---------- Given information ----------

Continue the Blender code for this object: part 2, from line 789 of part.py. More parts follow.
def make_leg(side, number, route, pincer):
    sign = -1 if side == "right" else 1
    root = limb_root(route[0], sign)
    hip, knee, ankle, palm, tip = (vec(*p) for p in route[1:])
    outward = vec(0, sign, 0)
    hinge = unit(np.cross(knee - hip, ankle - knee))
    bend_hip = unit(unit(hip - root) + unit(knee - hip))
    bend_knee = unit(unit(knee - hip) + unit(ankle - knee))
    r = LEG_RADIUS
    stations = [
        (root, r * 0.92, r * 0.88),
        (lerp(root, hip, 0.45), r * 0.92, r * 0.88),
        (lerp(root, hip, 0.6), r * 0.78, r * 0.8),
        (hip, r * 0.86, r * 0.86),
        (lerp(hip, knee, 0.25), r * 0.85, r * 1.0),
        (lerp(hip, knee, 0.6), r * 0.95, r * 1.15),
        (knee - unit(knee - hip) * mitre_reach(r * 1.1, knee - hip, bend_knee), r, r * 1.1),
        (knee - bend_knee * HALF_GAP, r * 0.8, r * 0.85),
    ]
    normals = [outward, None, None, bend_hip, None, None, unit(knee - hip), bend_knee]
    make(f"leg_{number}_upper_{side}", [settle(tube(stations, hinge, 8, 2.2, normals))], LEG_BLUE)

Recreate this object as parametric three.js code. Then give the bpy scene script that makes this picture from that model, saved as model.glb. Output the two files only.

----------

- Stated problem
Leave out every line without the string "from" and copy the rest.

- Solution to the problem
Continue the Blender code for this object: part 2, from line 789 of part.py. More parts follow.
Recreate this object as parametric three.js code. Then give the bpy scene script that makes this picture from that model, saved as model.glb. Output the two files only.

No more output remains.